Shortly following the crash of Lehman Brothers global attention switched towards the surfacing European debt crisis – as Greece’s true deficit was revealed, numbers previously covered up by government officials (New York Times, 2012). Investors now cast doubts on the ability of several European countries’ ability to honour their obligations – reviewing previous beliefs regarding which debts that are risk-free – Greece, Portugal and Ireland have already received European Union bailout funds; while Spain, France and Italy are heavily questioned by increasingly doubtful investors (Inman, 2012). The crisis stems from the fact that when most countries in the European Union implemented the Euro as their common currency, less credit worthy countries – such as Greece – could borrow money at the same interest rate as stronger borrowers – like Germany (Xaquín et al., 2011). This caused a surge for credit that ballooned the deficit in Greece, while also fuelling real estate booms in Ireland and Spain –subsequently creating bubbles (New York Times, 2012).

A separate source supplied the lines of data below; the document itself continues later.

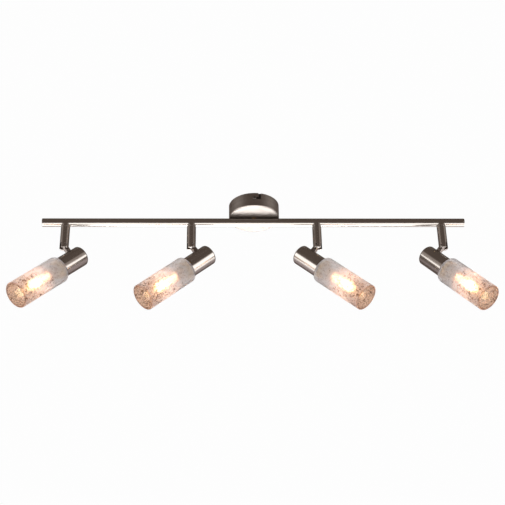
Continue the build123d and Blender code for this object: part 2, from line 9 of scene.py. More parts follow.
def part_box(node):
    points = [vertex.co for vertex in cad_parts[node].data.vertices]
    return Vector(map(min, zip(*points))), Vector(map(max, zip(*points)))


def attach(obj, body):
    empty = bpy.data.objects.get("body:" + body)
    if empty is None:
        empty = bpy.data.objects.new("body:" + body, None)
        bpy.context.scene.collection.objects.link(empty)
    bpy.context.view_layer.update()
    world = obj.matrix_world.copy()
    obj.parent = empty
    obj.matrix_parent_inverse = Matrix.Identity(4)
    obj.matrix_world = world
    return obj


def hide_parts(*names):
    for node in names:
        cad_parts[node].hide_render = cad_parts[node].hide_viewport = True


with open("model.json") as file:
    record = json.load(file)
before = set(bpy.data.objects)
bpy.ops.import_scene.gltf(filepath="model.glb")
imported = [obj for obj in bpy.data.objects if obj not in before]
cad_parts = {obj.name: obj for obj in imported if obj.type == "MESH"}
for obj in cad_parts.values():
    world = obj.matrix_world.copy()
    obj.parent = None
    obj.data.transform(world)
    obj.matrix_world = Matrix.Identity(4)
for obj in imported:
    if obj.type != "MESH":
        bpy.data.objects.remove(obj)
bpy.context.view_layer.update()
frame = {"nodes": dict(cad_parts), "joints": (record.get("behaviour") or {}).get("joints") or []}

scene = bpy.context.scene
nodes = frame["nodes"]
joints = {joint["name"]: joint for joint in frame["joints"]}
MM = 0.001

# ---------------------------------------------------------------- the view
# A long lens well below and in front of the bar, a little left of its middle, looking up at it. It is
# turned slightly about its own axis, so that the bar drops towards the right.
VIEW_TARGET = Vector((-3.93, 0, -101.94)) * MM
VIEW_DISTANCE = 2260.77 * MM
VIEW_YAW = math.radians(-1.769)
VIEW_RISE = math.radians(30.618)
VIEW_ROLL = math.radians(-0.913)

camera = bpy.data.objects.new("view", bpy.data.cameras.new("view"))
scene.collection.objects.link(camera)
camera.data.lens = 86.226
camera.data.sensor_width = 36
camera.data.clip_start = 0.05
camera.data.clip_end = 60
towards_camera = Vector((
    math.sin(VIEW_YAW) * math.cos(VIEW_RISE),
    -math.cos(VIEW_YAW) * math.cos(VIEW_RISE),
    -math.sin(VIEW_RISE),
))
camera.location = VIEW_TARGET + towards_camera * VIEW_DISTANCE
camera.rotation_mode = "QUATERNION"
camera.rotation_quaternion = towards_camera.to_track_quat("Z", "Y") @ Quaternion((0, 0, 1), VIEW_ROLL)
scene.camera = camera


# ---------------------------------------------------------------- the room
# A pale floor a room's height below the ceiling, low white screens all round, a soft box at each side and
# grey and dull screens behind, in a dim room. Nickel mirrors these, which makes its dark and bright bands.
def place(tree, kind, sockets=None, **properties):
    """Puts a node in the tree; each socket takes a plain value or another node's output."""
    node = tree.nodes.new(kind)
    for name, value in properties.items():
        setattr(node, name, value)
    for name, value in (sockets or {}).items():
        if isinstance(value, bpy.types.NodeSocket):
            tree.links.new(value, node.inputs[name])
        else:
            node.inputs[name].default_value = value
    return node


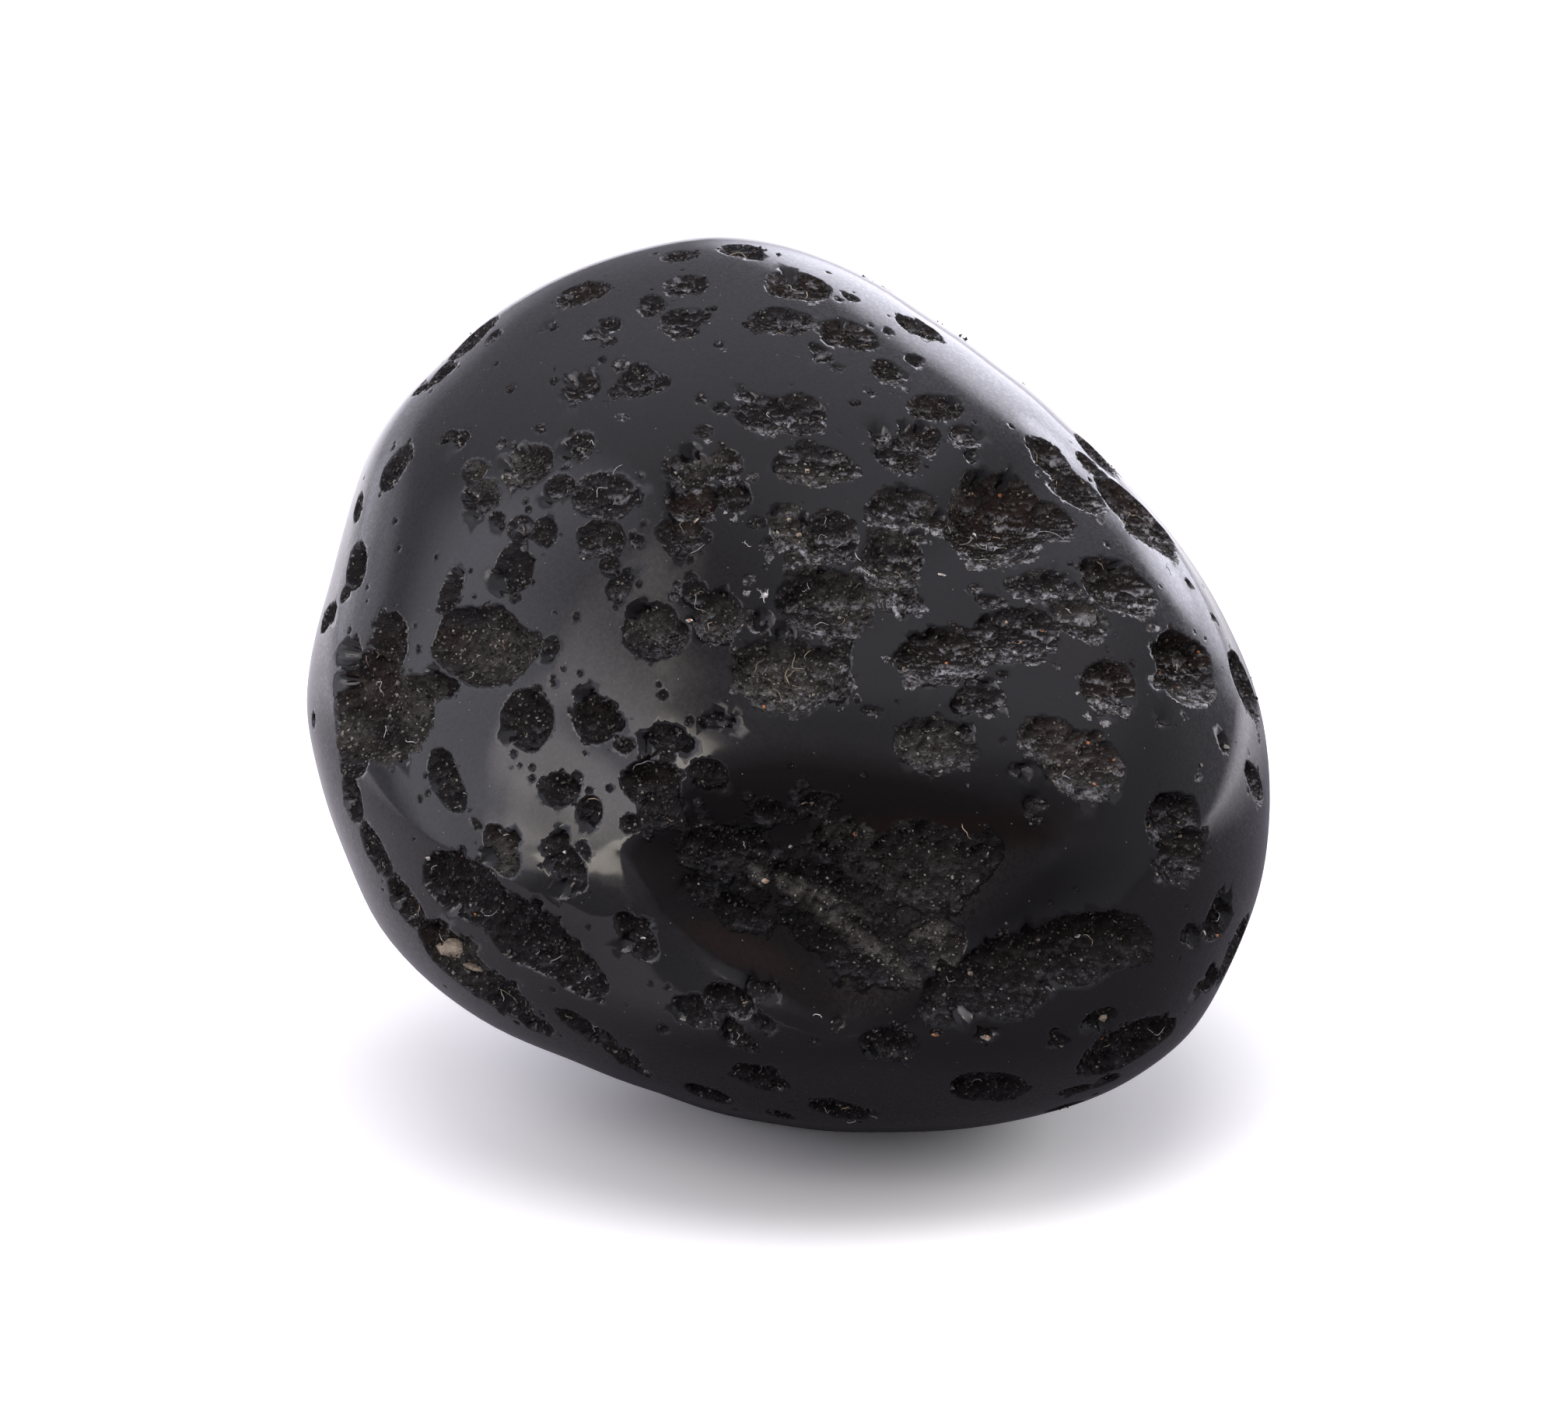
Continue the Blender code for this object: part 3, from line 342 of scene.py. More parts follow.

The global financial crisis and the following euro crisis have led to a storm of proposals and investigations about new regulations to prevent future bank failures, such as those recently experienced. The most prominent is the upgrade of the Basel II regulations, Basel III; since the financial crisis clearly illustrated that Basel II did not account for – and fully capture – the inherent risks in the banking system. The regulations will be gradually imposed as of 2013 and will increase both liquidity requirements and the quality of banks’ capital; therefore making banks more resilient to financial turmoil (Sveriges Riksbank, 2011(b)). Another noticeable proposal is the Solvency II regulations that effects all European insurance companies and is designed to strengthen the relationship between solvency demands and risk;

while also providing a better consumer protection and integrating the European financial markets (Svenska Finansinspektionen, 2012).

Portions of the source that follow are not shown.